- **Scripts that build objects**
____________

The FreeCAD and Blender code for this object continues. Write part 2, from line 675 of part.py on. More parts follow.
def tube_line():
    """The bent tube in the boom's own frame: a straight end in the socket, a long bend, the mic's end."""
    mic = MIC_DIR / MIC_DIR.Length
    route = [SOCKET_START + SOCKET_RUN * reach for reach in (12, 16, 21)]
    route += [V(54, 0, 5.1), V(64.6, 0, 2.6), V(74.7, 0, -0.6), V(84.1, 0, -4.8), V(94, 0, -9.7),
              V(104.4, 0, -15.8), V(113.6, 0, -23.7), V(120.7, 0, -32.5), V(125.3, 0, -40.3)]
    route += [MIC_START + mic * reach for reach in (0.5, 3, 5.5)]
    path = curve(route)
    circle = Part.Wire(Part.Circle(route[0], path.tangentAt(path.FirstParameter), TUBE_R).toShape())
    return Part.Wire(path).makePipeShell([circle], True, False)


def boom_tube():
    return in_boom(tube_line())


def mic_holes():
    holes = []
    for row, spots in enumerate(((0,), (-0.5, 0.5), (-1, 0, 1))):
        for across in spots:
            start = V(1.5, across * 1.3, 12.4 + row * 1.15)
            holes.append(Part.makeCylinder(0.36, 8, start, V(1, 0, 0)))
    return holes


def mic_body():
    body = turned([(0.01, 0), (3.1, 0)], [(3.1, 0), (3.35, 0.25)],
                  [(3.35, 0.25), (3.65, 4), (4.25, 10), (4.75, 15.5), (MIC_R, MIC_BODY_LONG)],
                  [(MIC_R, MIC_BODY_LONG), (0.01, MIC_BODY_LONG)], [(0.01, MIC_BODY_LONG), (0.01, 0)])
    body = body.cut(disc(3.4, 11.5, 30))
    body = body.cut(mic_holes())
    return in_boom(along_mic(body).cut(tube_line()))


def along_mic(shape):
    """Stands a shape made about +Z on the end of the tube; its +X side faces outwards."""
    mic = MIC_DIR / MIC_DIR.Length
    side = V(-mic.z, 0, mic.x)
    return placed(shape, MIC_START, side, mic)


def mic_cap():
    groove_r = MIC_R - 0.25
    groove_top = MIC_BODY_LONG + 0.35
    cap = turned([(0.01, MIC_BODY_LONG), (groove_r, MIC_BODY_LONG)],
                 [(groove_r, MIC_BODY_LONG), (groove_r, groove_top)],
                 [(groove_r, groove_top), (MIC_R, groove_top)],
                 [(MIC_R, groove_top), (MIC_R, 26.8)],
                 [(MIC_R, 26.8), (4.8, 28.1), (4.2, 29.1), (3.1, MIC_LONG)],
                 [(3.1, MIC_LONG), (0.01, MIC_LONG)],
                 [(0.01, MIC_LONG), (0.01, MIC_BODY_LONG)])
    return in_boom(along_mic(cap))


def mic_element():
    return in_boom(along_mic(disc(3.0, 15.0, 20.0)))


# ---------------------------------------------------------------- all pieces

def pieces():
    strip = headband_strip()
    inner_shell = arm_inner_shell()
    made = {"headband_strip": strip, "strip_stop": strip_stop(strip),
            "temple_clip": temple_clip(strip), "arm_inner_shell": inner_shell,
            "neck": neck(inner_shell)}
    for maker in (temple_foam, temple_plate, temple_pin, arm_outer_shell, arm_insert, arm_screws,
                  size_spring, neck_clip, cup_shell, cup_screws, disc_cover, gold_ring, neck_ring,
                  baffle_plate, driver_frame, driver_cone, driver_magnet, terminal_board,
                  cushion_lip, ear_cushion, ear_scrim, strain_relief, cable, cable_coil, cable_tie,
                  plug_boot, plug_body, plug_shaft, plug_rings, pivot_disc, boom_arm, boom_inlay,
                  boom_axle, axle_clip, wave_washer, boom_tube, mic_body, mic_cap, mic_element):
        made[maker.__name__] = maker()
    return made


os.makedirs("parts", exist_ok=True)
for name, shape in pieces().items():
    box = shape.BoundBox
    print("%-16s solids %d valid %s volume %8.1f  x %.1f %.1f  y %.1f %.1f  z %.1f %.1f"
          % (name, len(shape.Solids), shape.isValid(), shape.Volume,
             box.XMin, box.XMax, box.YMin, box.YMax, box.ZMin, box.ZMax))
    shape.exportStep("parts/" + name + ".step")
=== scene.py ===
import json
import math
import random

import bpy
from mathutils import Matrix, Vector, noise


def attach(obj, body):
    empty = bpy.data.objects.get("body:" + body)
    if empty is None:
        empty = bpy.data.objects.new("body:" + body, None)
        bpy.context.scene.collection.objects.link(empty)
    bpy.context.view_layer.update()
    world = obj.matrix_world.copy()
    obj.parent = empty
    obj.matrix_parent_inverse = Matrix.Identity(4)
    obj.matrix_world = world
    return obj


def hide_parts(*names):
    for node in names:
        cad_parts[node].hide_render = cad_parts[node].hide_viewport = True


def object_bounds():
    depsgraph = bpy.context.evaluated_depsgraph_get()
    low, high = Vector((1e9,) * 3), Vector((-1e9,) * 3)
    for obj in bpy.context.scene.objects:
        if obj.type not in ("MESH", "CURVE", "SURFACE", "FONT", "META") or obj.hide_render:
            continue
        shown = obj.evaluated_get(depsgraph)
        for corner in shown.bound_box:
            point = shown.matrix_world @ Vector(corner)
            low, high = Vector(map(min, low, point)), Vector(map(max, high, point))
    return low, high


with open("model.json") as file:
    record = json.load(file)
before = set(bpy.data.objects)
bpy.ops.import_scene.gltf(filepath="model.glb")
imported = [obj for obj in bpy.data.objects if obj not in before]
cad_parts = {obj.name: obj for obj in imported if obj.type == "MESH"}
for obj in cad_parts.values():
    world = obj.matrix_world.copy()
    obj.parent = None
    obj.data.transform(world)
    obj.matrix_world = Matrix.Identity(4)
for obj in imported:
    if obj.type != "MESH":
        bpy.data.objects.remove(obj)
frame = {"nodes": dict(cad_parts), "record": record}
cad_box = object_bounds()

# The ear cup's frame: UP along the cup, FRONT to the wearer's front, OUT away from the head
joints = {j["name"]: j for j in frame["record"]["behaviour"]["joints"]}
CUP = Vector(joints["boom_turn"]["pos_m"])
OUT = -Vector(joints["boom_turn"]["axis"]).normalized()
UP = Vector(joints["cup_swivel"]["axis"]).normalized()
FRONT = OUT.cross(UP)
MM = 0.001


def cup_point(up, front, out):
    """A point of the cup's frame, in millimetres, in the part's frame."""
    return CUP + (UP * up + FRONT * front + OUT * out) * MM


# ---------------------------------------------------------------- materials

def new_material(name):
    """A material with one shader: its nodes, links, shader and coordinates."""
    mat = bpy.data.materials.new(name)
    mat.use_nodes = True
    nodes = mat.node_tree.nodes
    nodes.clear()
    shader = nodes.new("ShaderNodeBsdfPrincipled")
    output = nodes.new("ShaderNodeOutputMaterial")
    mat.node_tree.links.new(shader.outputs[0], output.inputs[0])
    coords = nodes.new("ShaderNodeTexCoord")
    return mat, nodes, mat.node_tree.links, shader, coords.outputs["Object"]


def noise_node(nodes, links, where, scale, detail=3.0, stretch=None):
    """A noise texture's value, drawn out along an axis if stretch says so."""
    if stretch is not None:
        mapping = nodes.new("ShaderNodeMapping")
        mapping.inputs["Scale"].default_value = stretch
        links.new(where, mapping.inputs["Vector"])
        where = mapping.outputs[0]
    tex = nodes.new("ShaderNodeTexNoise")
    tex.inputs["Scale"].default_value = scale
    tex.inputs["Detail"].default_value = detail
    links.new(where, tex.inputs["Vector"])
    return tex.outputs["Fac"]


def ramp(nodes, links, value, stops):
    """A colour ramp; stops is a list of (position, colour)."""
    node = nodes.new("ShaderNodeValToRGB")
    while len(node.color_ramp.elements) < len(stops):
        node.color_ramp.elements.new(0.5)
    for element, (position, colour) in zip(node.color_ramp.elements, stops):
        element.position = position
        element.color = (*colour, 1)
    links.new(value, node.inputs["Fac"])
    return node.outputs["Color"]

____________

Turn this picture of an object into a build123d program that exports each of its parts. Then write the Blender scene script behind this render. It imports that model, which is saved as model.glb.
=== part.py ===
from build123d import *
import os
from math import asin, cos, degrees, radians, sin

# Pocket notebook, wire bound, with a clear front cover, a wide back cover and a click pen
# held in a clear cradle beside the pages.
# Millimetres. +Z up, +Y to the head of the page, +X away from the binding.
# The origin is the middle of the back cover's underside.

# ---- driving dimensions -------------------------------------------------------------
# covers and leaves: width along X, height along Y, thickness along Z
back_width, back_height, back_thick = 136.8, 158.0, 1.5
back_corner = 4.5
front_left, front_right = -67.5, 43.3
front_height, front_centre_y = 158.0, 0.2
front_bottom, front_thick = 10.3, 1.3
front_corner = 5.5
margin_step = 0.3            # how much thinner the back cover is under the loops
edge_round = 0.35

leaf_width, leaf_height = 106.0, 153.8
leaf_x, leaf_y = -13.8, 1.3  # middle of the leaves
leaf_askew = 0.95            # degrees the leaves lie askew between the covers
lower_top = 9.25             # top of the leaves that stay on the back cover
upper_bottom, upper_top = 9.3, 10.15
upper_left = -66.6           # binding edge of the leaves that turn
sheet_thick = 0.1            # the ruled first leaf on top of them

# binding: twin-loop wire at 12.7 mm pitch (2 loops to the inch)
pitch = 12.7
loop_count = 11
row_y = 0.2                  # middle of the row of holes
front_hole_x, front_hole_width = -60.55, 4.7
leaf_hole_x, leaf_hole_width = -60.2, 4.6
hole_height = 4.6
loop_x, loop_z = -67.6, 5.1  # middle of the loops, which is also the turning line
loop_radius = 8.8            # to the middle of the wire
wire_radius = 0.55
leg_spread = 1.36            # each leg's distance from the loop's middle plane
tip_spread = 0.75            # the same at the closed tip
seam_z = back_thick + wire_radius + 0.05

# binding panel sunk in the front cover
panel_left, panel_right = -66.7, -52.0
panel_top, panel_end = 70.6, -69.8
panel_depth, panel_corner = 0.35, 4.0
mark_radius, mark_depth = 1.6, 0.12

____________

Above are the entries. Quote exactly the lines from the one bearing "for name, shape" through the one bearing "obj.parent = empty".

for name, shape in pieces().items():
    box = shape.BoundBox
    print("%-16s solids %d valid %s volume %8.1f  x %.1f %.1f  y %.1f %.1f  z %.1f %.1f"
          % (name, len(shape.Solids), shape.isValid(), shape.Volume,
             box.XMin, box.XMax, box.YMin, box.YMax, box.ZMin, box.ZMax))
    shape.exportStep("parts/" + name + ".step")
=== scene.py ===
import json
import math
import random

import bpy
from mathutils import Matrix, Vector, noise


def attach(obj, body):
    empty = bpy.data.objects.get("body:" + body)
    if empty is None:
        empty = bpy.data.objects.new("body:" + body, None)
        bpy.context.scene.collection.objects.link(empty)
    bpy.context.view_layer.update()
    world = obj.matrix_world.copy()
    obj.parent = empty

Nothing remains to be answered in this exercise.